> [Records for processing]

=====

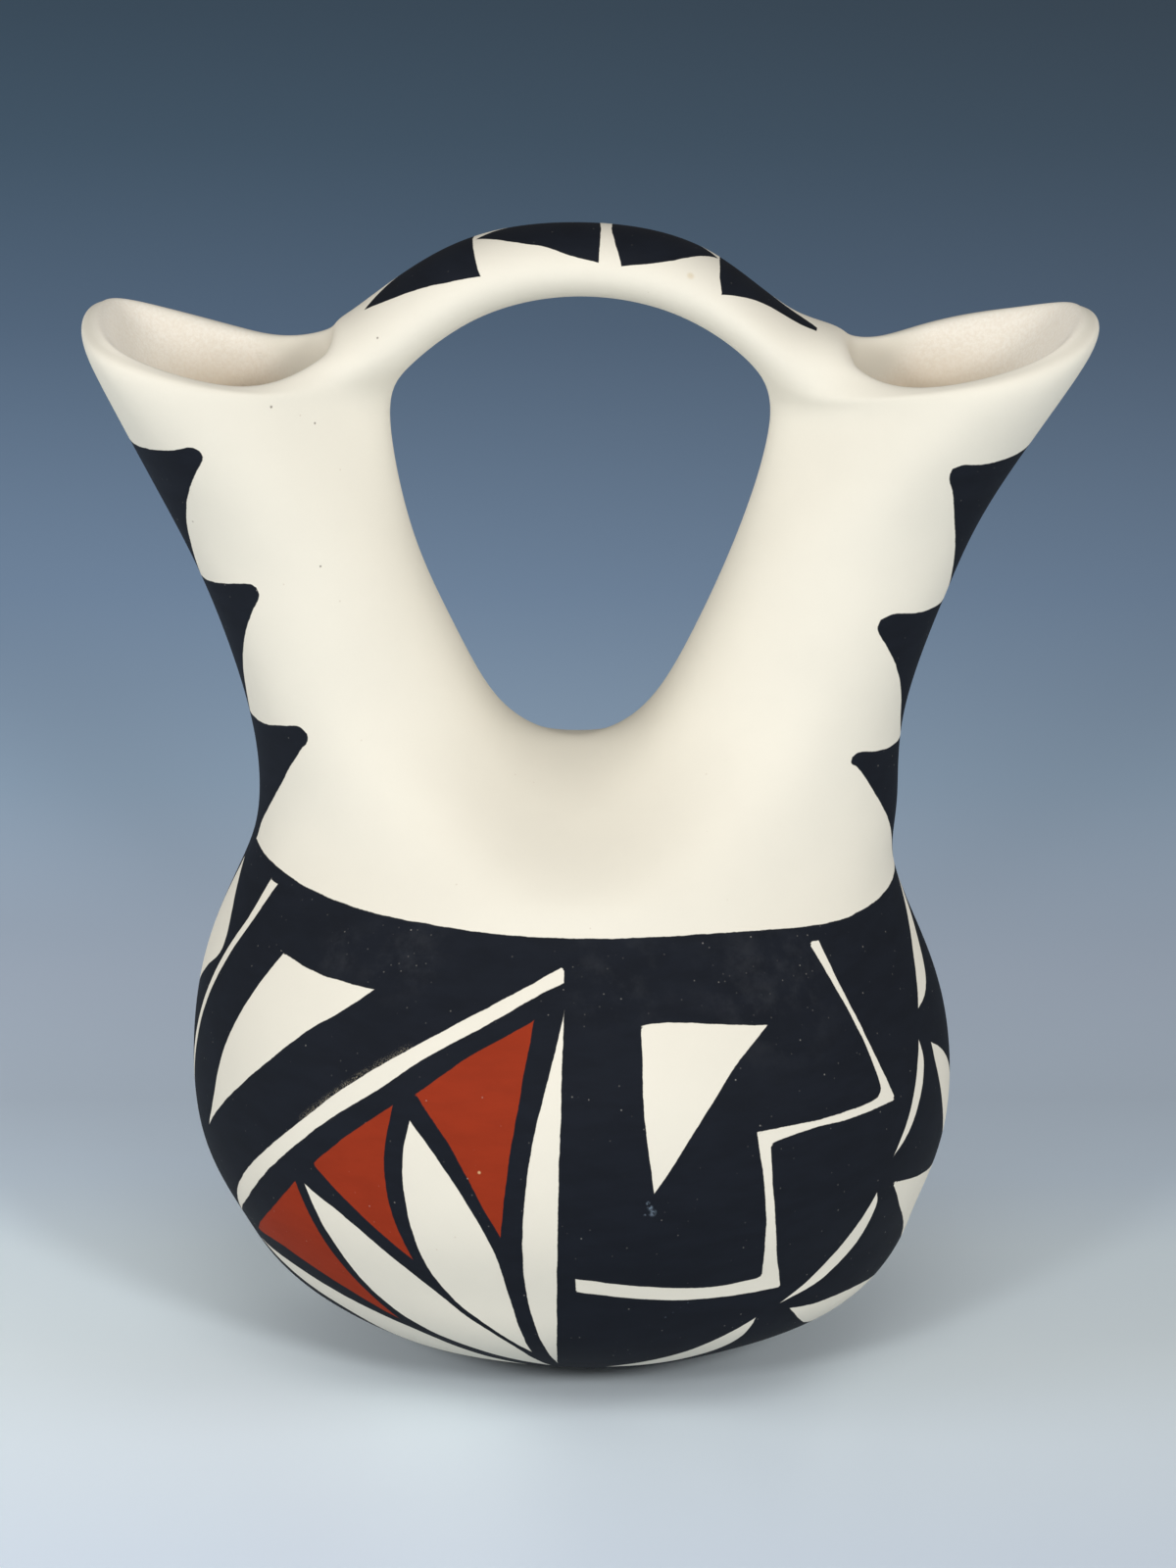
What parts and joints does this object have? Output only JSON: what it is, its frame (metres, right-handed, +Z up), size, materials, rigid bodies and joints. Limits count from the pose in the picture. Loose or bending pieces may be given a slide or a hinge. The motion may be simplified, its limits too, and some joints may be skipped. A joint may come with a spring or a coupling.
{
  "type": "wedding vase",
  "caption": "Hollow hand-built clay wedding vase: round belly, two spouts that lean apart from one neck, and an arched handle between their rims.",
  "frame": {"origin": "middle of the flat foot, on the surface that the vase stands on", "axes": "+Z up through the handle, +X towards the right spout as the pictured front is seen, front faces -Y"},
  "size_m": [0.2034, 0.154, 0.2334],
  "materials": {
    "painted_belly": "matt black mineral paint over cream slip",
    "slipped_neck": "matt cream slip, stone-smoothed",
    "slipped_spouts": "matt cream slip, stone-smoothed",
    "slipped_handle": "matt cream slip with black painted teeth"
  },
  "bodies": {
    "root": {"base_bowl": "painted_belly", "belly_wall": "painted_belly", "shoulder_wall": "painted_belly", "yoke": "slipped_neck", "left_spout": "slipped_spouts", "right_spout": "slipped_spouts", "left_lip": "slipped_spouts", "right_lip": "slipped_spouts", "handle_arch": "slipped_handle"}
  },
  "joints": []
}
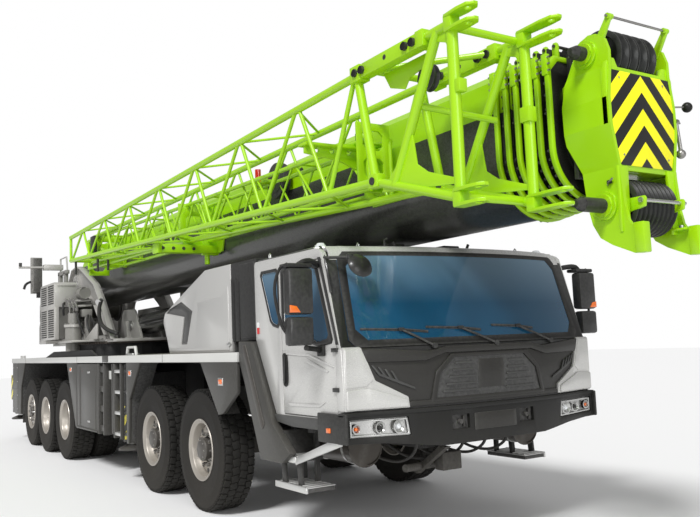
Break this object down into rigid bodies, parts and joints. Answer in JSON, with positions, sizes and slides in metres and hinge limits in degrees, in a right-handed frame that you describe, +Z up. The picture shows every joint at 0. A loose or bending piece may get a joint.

=====

> [Instructions for the task]
Write out every entry above, word for word.

> [Complete response]
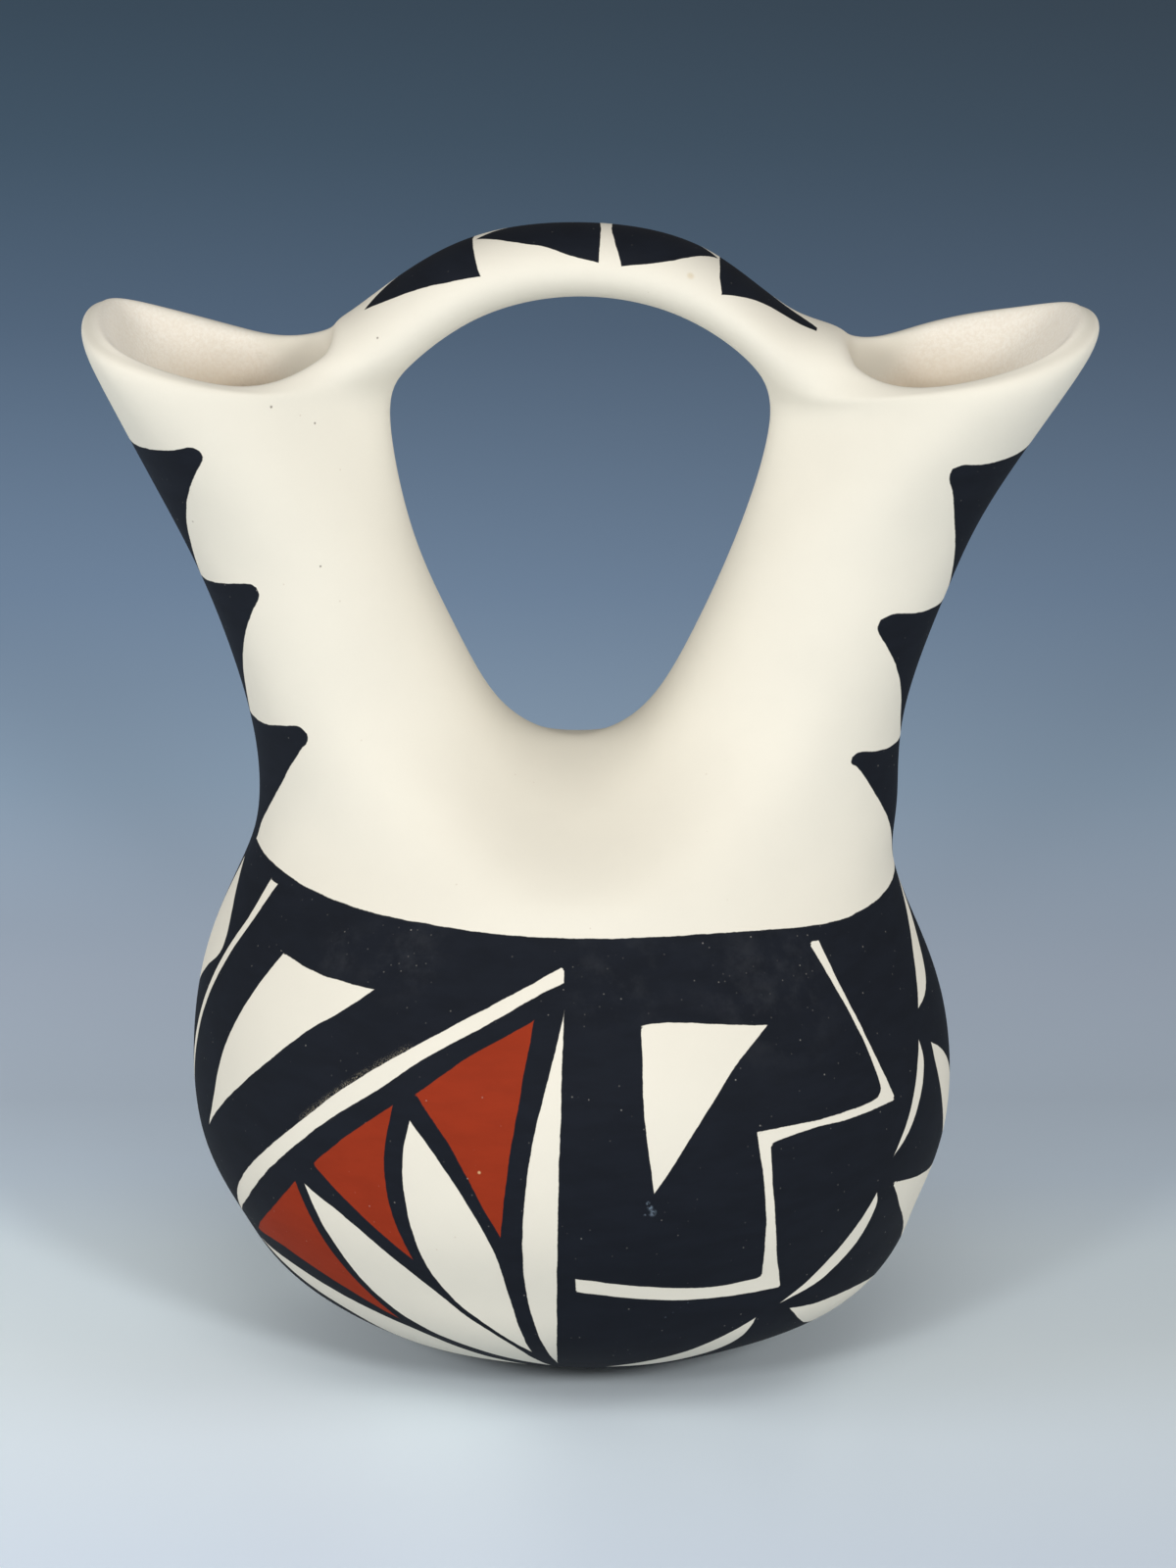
What parts and joints does this object have? Output only JSON: what it is, its frame (metres, right-handed, +Z up), size, materials, rigid bodies and joints. Limits count from the pose in the picture. Loose or bending pieces may be given a slide or a hinge. The motion may be simplified, its limits too, and some joints may be skipped. A joint may come with a spring or a coupling.
{
  "type": "wedding vase",
  "caption": "Hollow hand-built clay wedding vase: round belly, two spouts that lean apart from one neck, and an arched handle between their rims.",
  "frame": {"origin": "middle of the flat foot, on the surface that the vase stands on", "axes": "+Z up through the handle, +X towards the right spout as the pictured front is seen, front faces -Y"},
  "size_m": [0.2034, 0.154, 0.2334],
  "materials": {
    "painted_belly": "matt black mineral paint over cream slip",
    "slipped_neck": "matt cream slip, stone-smoothed",
    "slipped_spouts": "matt cream slip, stone-smoothed",
    "slipped_handle": "matt cream slip with black painted teeth"
  },
  "bodies": {
    "root": {"base_bowl": "painted_belly", "belly_wall": "painted_belly", "shoulder_wall": "painted_belly", "yoke": "slipped_neck", "left_spout": "slipped_spouts", "right_spout": "slipped_spouts", "left_lip": "slipped_spouts", "right_lip": "slipped_spouts", "handle_arch": "slipped_handle"}
  },
  "joints": []
}
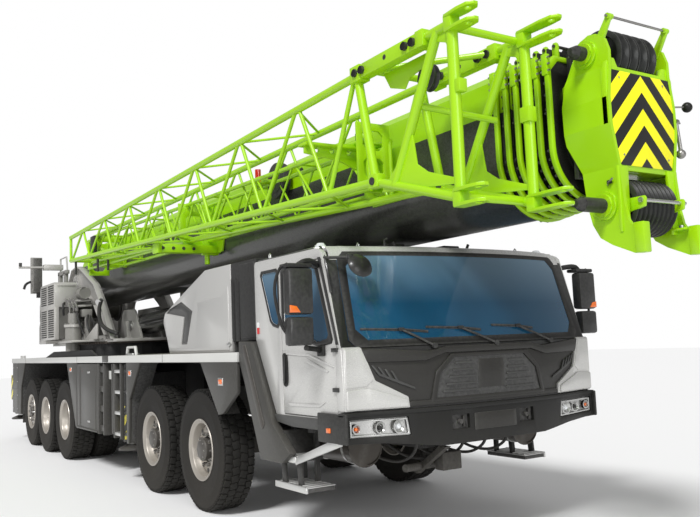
Break this object down into rigid bodies, parts and joints. Answer in JSON, with positions, sizes and slides in metres and hinge limits in degrees, in a right-handed frame that you describe, +Z up. The picture shows every joint at 0. A loose or bending piece may get a joint.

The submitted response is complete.